Una vez más cruzamos fronteras y llegamos caminando a un
nuevo país con la intención de dormir en la capital a 600 km, pobres ilusas…
Desde Chipata conseguimos llegar a Katete (a100 km de la frontera); para ello
necesitamos un rato de autostop, que nosotras llamamos “Plan de fomento de la
lectura” puesto que muchos curiosos se paraban a leer nuestro cartel.
Un matrimonio muy local, alegre y entusiasta nos recogió y
nos entretuvo el camino, ilustrándonos sobre la economía, la demografía,
lenguas, tribus, alimentación, etc de su país; su curiosidad sobre la industria
y agricultura del nuestro nos hizo darnos cuenta de lo escasas que andamos en
conocimiento de España; en pago al trayecto aportamos al camino una invitación
a unas onzas de chocolate; pasamos la tableta hacia delante, y nunca más
volvió, fue secuestrada en el bolso de la mujer; aquí parece que el concepto de
compartir es algo diferente.
Llegamos a Katete de noche y agotadas tras un largo día;
acabamos pasando la noche en unas antiguas cuadras, reconvertidas en una
especie de “res(t) house”; a las 4 de la madrugada cuando empezábamos a abrir
el ojo, el jefe de estación estaba llamando a nuestra puerta para que no
perdiésemos el bus, ya que la noche anterior se había informado de nuestro
próximo destino. Nos empezamos a acostumbrar a que todo el mundo quiera ayudar
y organizarnos la vida.
A las 12 de la mañana empezamos a adentrarnos en algo que
parecían las afueras de una ciudad de verdad (no eran las afueras, era la
ciudad en si); el hambre nos condujo a un centro comercial en pleno día de San
Valentín con las mochilas a cuestas, los zapatos colgando de ellas y el kit de
camping (cazuela incluida). Paseamos cargadas, observando las tiendas, como si
fuéramos masais en Nueva York.
Lusaka, la capital culturalmente hablando no nos aportó
demasiado; lo poco que pudimos apreciar a través de algún que otro paseo
agradable, fue la sensación de estar en el extrarradio, sin encontrar tan
siquiera una plaza.
Hartas de carreteras y autobuses nos moríamos por probar
un nuevo transporte; había un tren que nos llevaba a Livingston, nuestro
próxima parada a menos de 600 km. No lo dudamos y ansiosas llegamos a la
estación donde compramos los billetes (una tercera parte del precio del
autobús) y tras hora y media de retraso, ahí estaba nuestro deseado transporte.

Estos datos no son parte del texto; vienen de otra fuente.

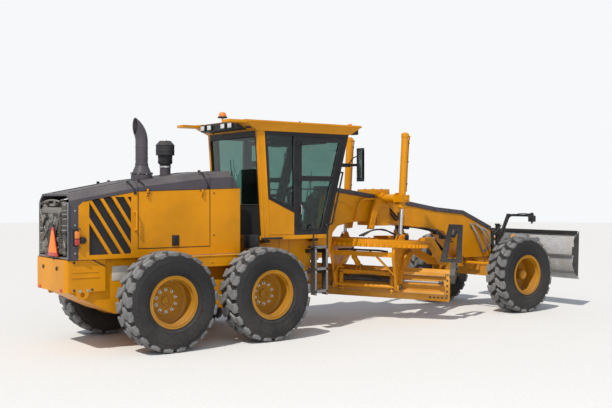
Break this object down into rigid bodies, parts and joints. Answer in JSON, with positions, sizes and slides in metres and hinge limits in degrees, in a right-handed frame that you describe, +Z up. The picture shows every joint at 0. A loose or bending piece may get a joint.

Corrimos para coger buenos asientos para pasar las próximas diez horas… o eso
creíamos.
Pasaban las horas, los vendedores y las paradas, las había
de diez minutos y de 3 horas (de reloj); cambian los compañeros de viaje, los
niños reía y lloraban… Dio tiempo a leer y si hubiéramos querido a dar un paseo
al lado del tren en marcha, la velocidad lo hubiera permitido sin
inconveniente. El tiempo y el espacio eran un misterio, ni sabíamos cuanto nos
quedaba, ni por donde íbamos y cuando lo descifrábamos no nos cuadraba, era
como estar en un agujero negro en medio de Zambia.
… chucu chucu … chu… Chu…… piiii piiiii…. Chu.. chu….
24 horas después de nuestra salida, incrédulas llegamos a
Livingston. La ventaja es que llegamos al amanecer y no de madrugada para
recorrer la ciudad y encontrar alojamiento.
Esta ciudad nos resulta más agradable y viva, su cercanía
a las cataratas Victoria la hace más turística y acogedora. Desde la avenida
principal se puede ver el vapor de agua que se eleva como una fabrica de nubes,
aquí se llama “Mosi-oa-tunya” (el humo que truena).
A las diez de la mañana ya estábamos rumbo a una de las
maravillas del mundo; la estación de lluvia hizo nuestra visita aún más
espectacular, nos íbamos acercando y nos íbamos dejando de escuchar, el
estruendo del agua al caer sus casi 100 metros nos dejaba sin tono de voz suficiente
y sin palabras. Y nos acercábamos un poco más y unas gotitas nos empezaban a
mojar.
Allí estaban, las Cataratas Victoria, haciendo frontera
con Zimbabwe. Apenas podíamos ver más allá de unos metros, puesto que “el humo
que truena” parecía agua de lluvia que emergía desde la profundidad para caer
de nuevo sobre nosotras desde el cielo.